Mondale avoided defilement because he never posed a strong threat to Reagan's re-election; in 1988, Michael Dukakis wasn't so lucky (as I recalled in Part 1 of this piece). But the Cold War's end offered Democrats a reprieve. George H.W. Bush lambasted Bill Clinton in 1992 for having visited Moscow as a student and having protested the Vietnam War "on foreign soil," but the imputations of disloyalty rang hollow. Communism had collapsed, and voters cared more about the tanking economy.
Once elected, Clinton made strides toward defusing the patriotism issue for his party, reminding self-proclaimed "patriots" like Timothy McVeigh, the Oklahoma City bomber, that "[y]ou can't say you love your country and hate your government." Still, when the Republicans pushed a constitutional amendment to ban flag-burning, Clinton's triangulated response exposed a continuing unease: While opposing the amendment, he touted a flag-burning law he had signed as governor of Arkansas, offering the cryptic sentiment that he wanted to "stop flag-burning before it starts."
The speed with which Sept. 11 revived the old Cold War dynamics remains harrowing. Despite a brief hiatus when patriotism knew no party, the airwaves were soon bristling with accusations of disloyalty and angry feelings over flag displays. The 2002 and 2004 Republican campaigns cynically fused patriotism to a hawkish security policy and the righteous exhibition of symbols. Not even John Kerry's wartime valor was bulletproof, as Swift Boat Veterans for Truth demonstrated.
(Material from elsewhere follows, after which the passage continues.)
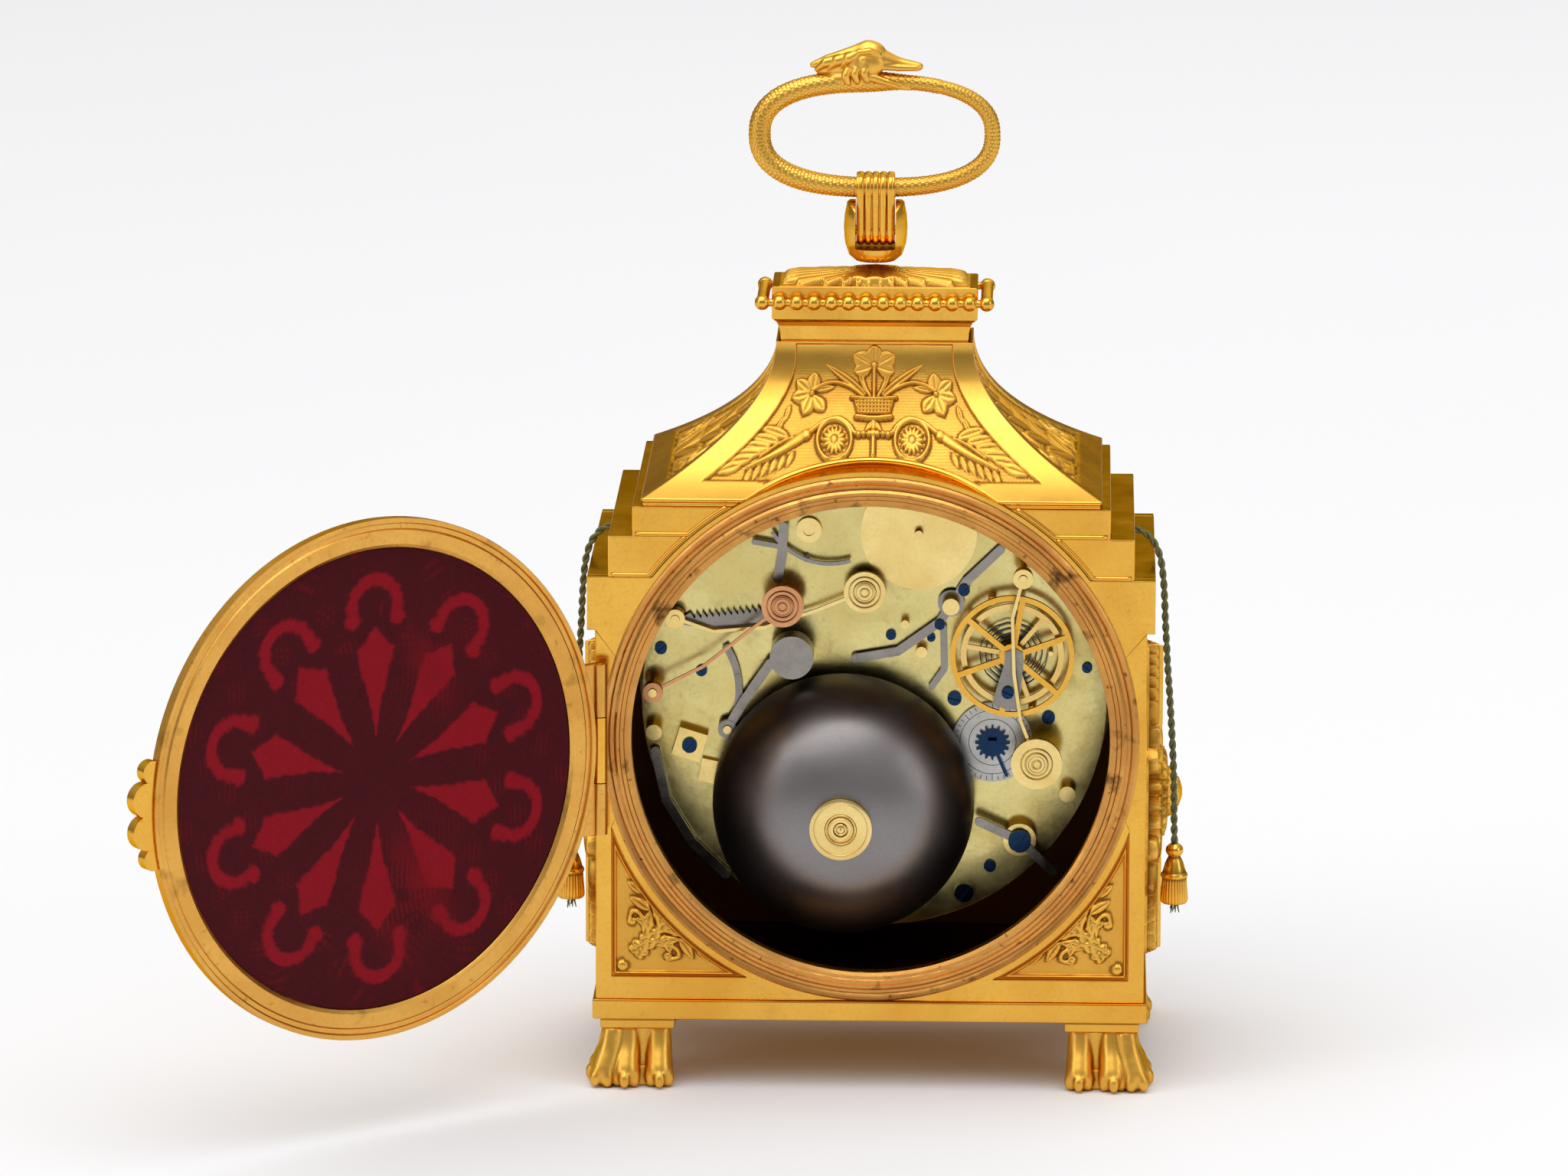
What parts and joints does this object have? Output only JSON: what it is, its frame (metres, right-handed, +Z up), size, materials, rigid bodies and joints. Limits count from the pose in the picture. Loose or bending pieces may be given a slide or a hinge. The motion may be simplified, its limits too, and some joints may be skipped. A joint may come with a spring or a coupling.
{
  "type": "carriage clock",
  "caption": "Gilt travelling clock on paw feet, seen with its arched rear door open on the bell and movement, with a pagoda roof, serpent handle and pull cords.",
  "frame": {"origin": "on the ground, under the middle of the case, midway between the four paw feet", "axes": "+Z up; -Y towards the rear (bell and door) side; +Y towards the dial; +X to the right seen from the rear"},
  "size_m": [0.2148, 0.1493, 0.2161],
  "materials": {
    "polished_gilt": "polished mercury gilding, lightly worn",
    "matt_gilt": "matt gilding on cast relief",
    "worn_gilt": "gilding worn to brown bronze",
    "pale_brass": "satin turned brass",
    "gilt_wheel": "satin gilt",
    "polished_steel": "polished steel",
    "blued_steel": "heat-blued polish",
    "bell_metal": "dark spun bell metal",
    "copper": "polished copper",
    "silvered_brass": "silvered, circular grain",
    "crimson_silk": "woven silk backing",
    "green_cord": "twisted cord",
    "white_enamel": "glossy fired enamel",
    "clear_glass": "clear domed glass"
  },
  "bodies": {
    "case": {"base_plinth": "polished_gilt", "back_panel": "polished_gilt", "front_panel": "polished_gilt", "left_panel": "polished_gilt", "right_panel": "polished_gilt", "shoulder_steps": "polished_gilt", "roof_shell": "matt_gilt", "top_plate": "polished_gilt", "bead_rails": "polished_gilt", "petal_cap": "matt_gilt", "handle_fork": "polished_gilt", "fork_pin": "polished_gilt", "paw_feet": "polished_gilt", "side_mounts": "matt_gilt", "rear_bezel": "worn_gilt", "case_hinges": "polished_gilt", "hinge_pins": "polished_gilt", "dial": "white_enamel", "dial_ring": "pale_brass", "back_plate": "pale_brass", "front_plate": "pale_brass", "plate_pillars": "pale_brass", "bell": "bell_metal", "bell_stand": "polished_steel", "bell_nut": "pale_brass", "balance_bridge": "gilt_wheel", "end_piece": "polished_steel", "regulator_disc": "silvered_brass", "steel_levers": "polished_steel", "plate_fittings": "pale_brass", "blued_screws": "blued_steel"},
    "rear_door": {"door_frame": "polished_gilt", "door_fret": "matt_gilt", "door_silk": "crimson_silk", "door_catch": "polished_gilt"},
    "front_door": {"front_bezel": "polished_gilt", "front_glass": "clear_glass"},
    "handle": {"handle_strap": "polished_gilt", "serpent_handle": "matt_gilt"},
    "going_barrel": {"going_barrel": "pale_brass"},
    "strike_barrel": {"strike_barrel": "pale_brass"},
    "centre_arbor": {"centre_wheel": "pale_brass", "minute_hand": "blued_steel"},
    "minute_wheel": {"minute_wheel": "pale_brass"},
    "hour_hand": {"hour_hand": "blued_steel"},
    "third_wheel": {"third_wheel": "pale_brass"},
    "escape_wheel": {"escape_wheel": "pale_brass"},
    "pallet_lever": {"pallet_lever": "polished_steel"},
    "balance": {"balance_wheel": "gilt_wheel", "balance_spring": "blued_steel"},
    "regulator": {"regulator_pointer": "blued_steel"},
    "hammer_copper": {"hammer_copper": "copper"},
    "hammer_brass_upper": {"hammer_brass_upper": "pale_brass"},
    "hammer_brass_lower": {"hammer_brass_lower": "pale_brass"},
    "bell_hammer": {"bell_hammer": "polished_steel"},
    "strike_rack": {"strike_rack": "polished_steel"},
    "pull_left": {"pull_cord_left": "green_cord", "tassel_left": "matt_gilt"},
    "pull_right": {"pull_cord_right": "green_cord", "tassel_right": "matt_gilt"}
  },
  "joints": [
    {"name": "rear_door_hinge", "type": "hinge", "parent": "case", "child": "rear_door", "pos_m": [-0.0562, -0.0374, 0.075], "axis": [0, 0, 1], "range_deg": [-25, 142]},
    {"name": "front_door_hinge", "type": "hinge", "parent": "case", "child": "front_door", "pos_m": [-0.0562, 0.0374, 0.075], "axis": [0, 0, 1], "range_deg": [0, 110]},
    {"name": "handle_pivot", "type": "hinge", "parent": "case", "child": "handle", "pos_m": [0, 0, 0.1767], "axis": [1, 0, 0], "range_deg": [-90, 90]},
    {"name": "going_barrel_turn", "type": "hinge", "parent": "case", "child": "going_barrel", "pos_m": [-0.01973, 0, 0.06782], "axis": [0, 1, 0], "continuous": true},
    {"name": "centre_turn", "type": "hinge", "parent": "case", "child": "centre_arbor", "pos_m": [0, 0, 0.075], "axis": [0, 1, 0], "continuous": true},
    {"name": "minute_wheel_turn", "type": "hinge", "parent": "case", "child": "minute_wheel", "pos_m": [0.0042, 0, 0.08227], "axis": [0, 1, 0], "continuous": true},
    {"name": "hour_hand_turn", "type": "hinge", "parent": "case", "child": "hour_hand", "pos_m": [0, 0, 0.075], "axis": [0, 1, 0], "continuous": true},
    {"name": "third_wheel_turn", "type": "hinge", "parent": "case", "child": "third_wheel", "pos_m": [0.01316, 0, 0.07021], "axis": [0, 1, 0], "continuous": true},
    {"name": "escape_wheel_turn", "type": "hinge", "parent": "case", "child": "escape_wheel", "pos_m": [0.01928, 0, 0.08082], "axis": [0, 1, 0], "continuous": true},
    {"name": "strike_barrel_turn", "type": "hinge", "parent": "case", "child": "strike_barrel", "pos_m": [0.004, 0, 0.046], "axis": [0, 1, 0], "continuous": true},
    {"name": "pallet_rock", "type": "hinge", "parent": "case", "child": "pallet_lever", "pos_m": [0.02429, 0, 0.08333], "axis": [0, 1, 0], "range_deg": [-8, 8]},
    {"name": "balance_swing", "type": "hinge", "parent": "case", "child": "balance", "pos_m": [0.0292, 0, 0.0858], "axis": [0, 1, 0], "range_deg": [-160, 160], "stiffness_Nm_per_rad": 0.000022},
    {"name": "regulator_turn", "type": "hinge", "parent": "case", "child": "regulator", "pos_m": [0.0251, 0, 0.0661], "axis": [0, 1, 0], "range_deg": [-30, 30]},
    {"name": "hammer_copper_lift", "type": "hinge", "parent": "case", "child": "hammer_copper", "pos_m": [-0.0466, 0, 0.078], "axis": [0, 1, 0], "range_deg": [-6, 1], "stiffness_Nm_per_rad": 0.05},
    {"name": "hammer_brass_upper_lift", "type": "hinge", "parent": "case", "child": "hammer_brass_upper", "pos_m": [-0.042, 0, 0.093], "axis": [0, 1, 0], "range_deg": [-4, 1], "stiffness_Nm_per_rad": 0.05},
    {"name": "hammer_brass_lower_lift", "type": "hinge", "parent": "case", "child": "hammer_brass_lower", "pos_m": [0.0314, 0, 0.1036], "axis": [0, 1, 0], "range_deg": [-3, 3], "stiffness_Nm_per_rad": 0.05},
    {"name": "bell_hammer_strike", "type": "hinge", "parent": "case", "child": "bell_hammer", "pos_m": [-0.031, 0, 0.069], "axis": [0, 1, 0], "range_deg": [-3, 4.5], "stiffness_Nm_per_rad": 0.1},
    {"name": "strike_rack_drop", "type": "hinge", "parent": "case", "child": "strike_rack", "pos_m": [-0.042, 0, 0.093], "axis": [0, 1, 0], "range_deg": [0, 6], "stiffness_Nm_per_rad": 0.005},
    {"name": "pull_left_slide", "type": "slide", "parent": "case", "child": "pull_left", "axis": [-1, 0, 0], "range_m": [0, 0.006], "stiffness_N_per_m": 100},
    {"name": "pull_right_slide", "type": "slide", "parent": "case", "child": "pull_right", "axis": [1, 0, 0], "range_m": [0, 0.006], "stiffness_N_per_m": 100}
  ],
  "couplings": [
    {"joint": "centre_turn", "follows": "going_barrel_turn", "ratio": -6},
    {"joint": "minute_wheel_turn", "follows": "going_barrel_turn", "ratio": 2},
    {"joint": "hour_hand_turn", "follows": "going_barrel_turn", "ratio": -0.5},
    {"joint": "third_wheel_turn", "follows": "going_barrel_turn", "ratio": 36},
    {"joint": "escape_wheel_turn", "follows": "going_barrel_turn", "ratio": -216}
  ]
}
That Bush, who had spent his Vietnam years in the Air National Guard, suffered far less obloquy confirmed that the GOP still owned the patriotism issue.
Given this history, it's easy to imagine Obama getting the full Dukakis treatment. Although McCain spoke out against the Swift Boaters in 2004, his behavior in 1988 was far less honorable. Surely, his surrogates will resurrect slighting questions about Obama's failure to put his hand on his heart during the national anthem, Jeremiah Wright's "God damn America" remark, and all the other kindred trivia. Like Dukakis, he'll be portrayed as exotic, alien; as with Kerry, his antiwar posture will be assailed as surrender.
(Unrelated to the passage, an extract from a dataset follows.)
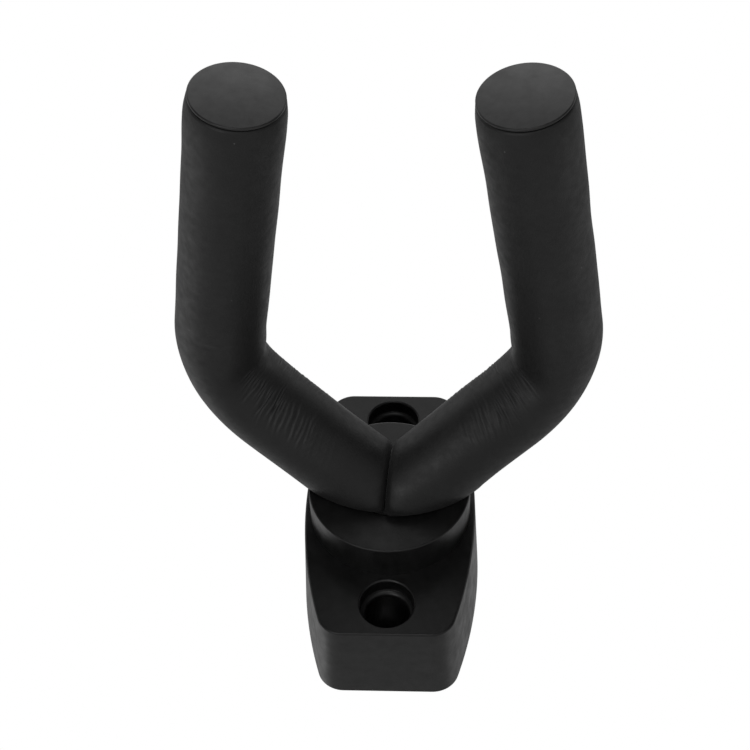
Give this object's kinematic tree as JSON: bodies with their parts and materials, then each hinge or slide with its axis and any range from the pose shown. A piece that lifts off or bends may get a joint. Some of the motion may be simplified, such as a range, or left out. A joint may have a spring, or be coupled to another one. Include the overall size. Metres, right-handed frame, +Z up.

But most Americans are now much less worried about terrorism than they were four years ago, and 2008 may turn out like 1992, when economic distress and Bush fatigue neutered the usual patriotism tricks. Unhappiness with the second George Bush and pocketbook woes could also mean that McCain's vision of patriotism isn't so much repudiated as admired respectfully from a distance—like a World War II Army kit in the Smithsonian Institution. Obama may reach the White House not because of his view of patriotism but despite it.
There's a third possibility, too: that patriotism may, finally, help the Democrats. Although Dukakis got only limited traction from his son-of-immigrants narrative, Obama has leveraged his status as the nation's first viable black presidential candidate to great advantage. He has effectively equated the national improvement that Stevensonian patriotism has always sought with his own election to the White House. As Obama wrote in Time last week, "this essential American ideal—that our destinies are not written before we are born—has defined my life. And it is the source of my profound love for this country: because with a mother from Kansas and a father from Kenya, I know that stories like mine could only happen in America." Even McCain has taken to calling him "a great American success story."
In running—and winning—Obama seems to embody America's admirable ability to overcome racism. Reagan's handlers framed the 1984 race so that a vote for Mondale was a vote against a mythic America. Obama's strategists have put in place a frame in which voting against him means rejecting a vision of an America where a black man can become president. Once a tough sell, this idea is gaining power as the election draws nearer. Still, Obama isn't taking any chances. In the last couple of months he has begun sporting a familiar symbol in the superior corner of his left lapel: a tiny American flag.